This posed two problems. First, good jobs usually demand information, skills, personal contacts, and work habits that can only be acquired in other jobs that are almost equally good, or to a lesser extent in school. Since blacks had been denied access to most good jobs and had had great difficulty attending good schools, colorblind hiring rules would exclude those already in the labor force from good jobs forever. Second, most good jobs carry an implicit guarantee of tenure so long as you continue to perform at whatever level your employer had judged acceptable in the past. Since most good jobs had been filled under Jim Crow rules, and since turnover in these jobs was often quite slow, even a system that guaranteed blacks fair access to jobs that fell vacant would not guarantee them their fair share of all good jobs for at least a generation.

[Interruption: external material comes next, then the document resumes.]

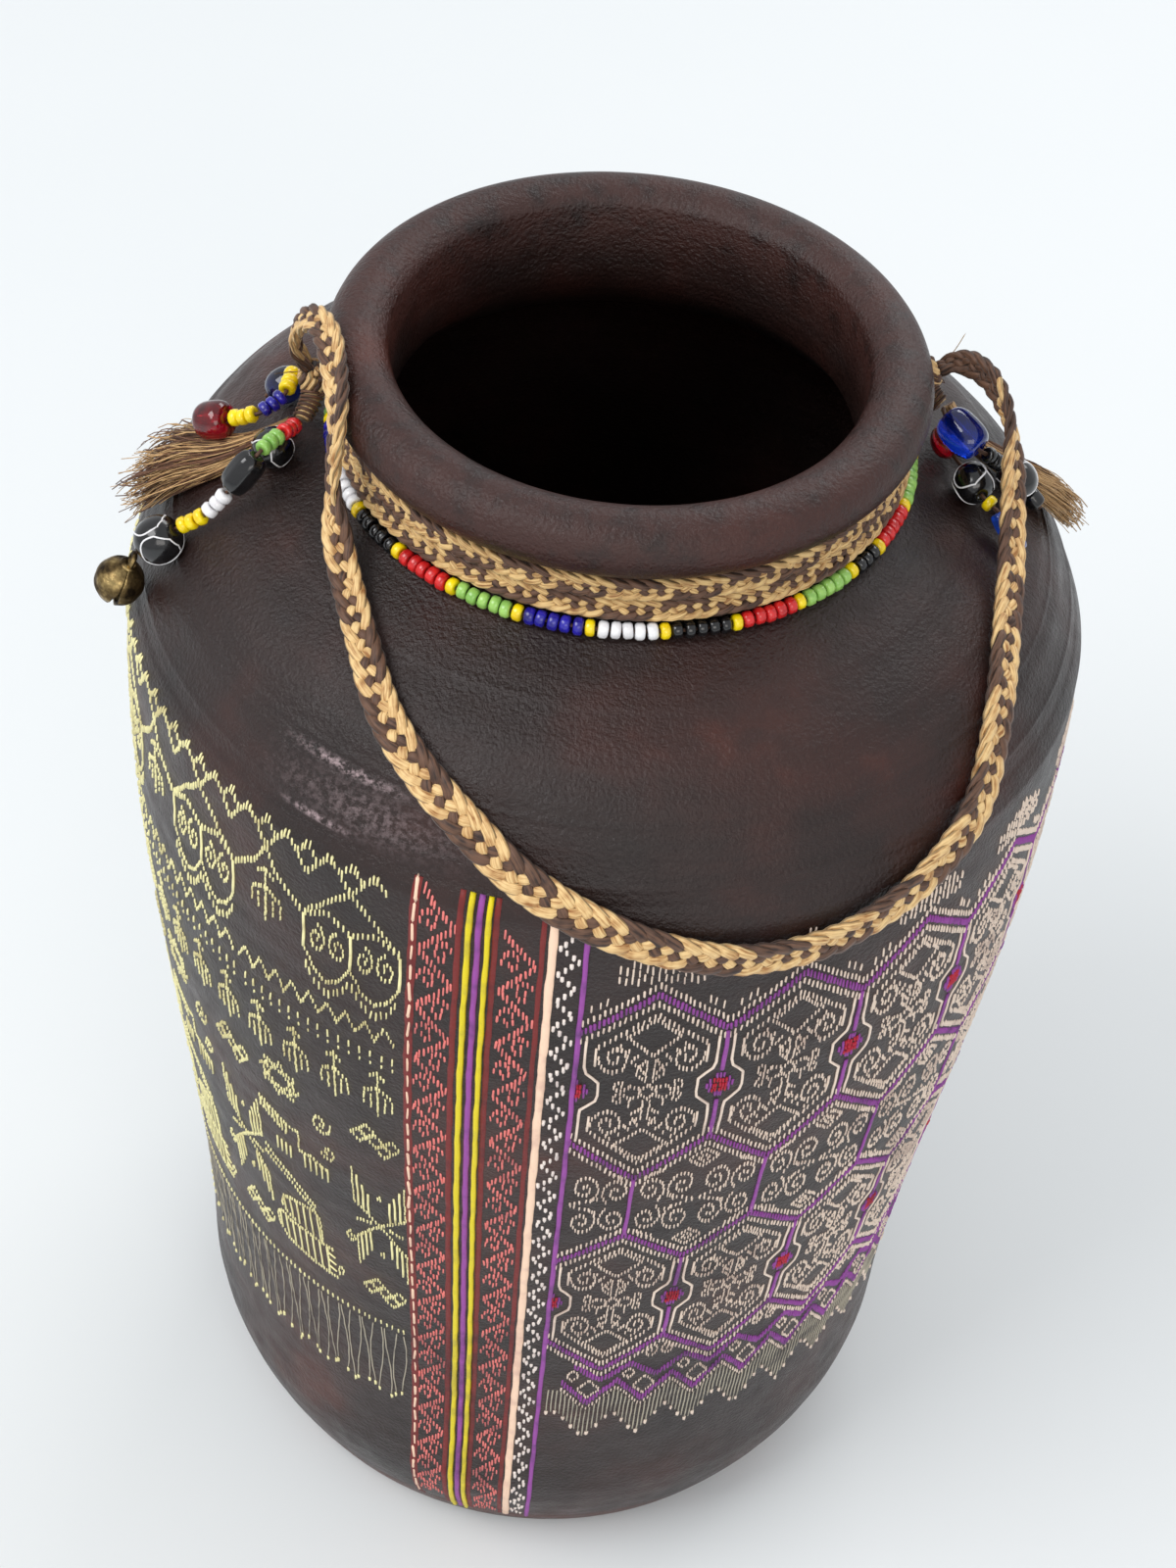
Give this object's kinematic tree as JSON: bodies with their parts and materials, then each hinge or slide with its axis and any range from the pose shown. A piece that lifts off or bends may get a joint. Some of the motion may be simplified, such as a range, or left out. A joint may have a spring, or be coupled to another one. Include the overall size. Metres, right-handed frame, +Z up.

The compromise that emerged gave whites almost everything they wanted, but blacks did get something. Firms were allowed to retain all their old employees, no matter how unfair the procedures used to hire them. Firms were also allowed to consider education and work experience in filling future vacancies so long as they could demonstrate that these factors were actually relevant to job performance. But firms also had to estimate the proportion of nonwhites they would hire if fair rules prevailed, and in some cases they had to hire disproportionate numbers of non-whites until these goals were reached. If, for example, a firm agreed to a goal of having 20 percent black workers in a given job, and if none was currently black, it might have to offer half its openings to blacks for several years in order to meet its goal. This often meant offering jobs to blacks whose credentials were less impressive than those of whites who were turned down.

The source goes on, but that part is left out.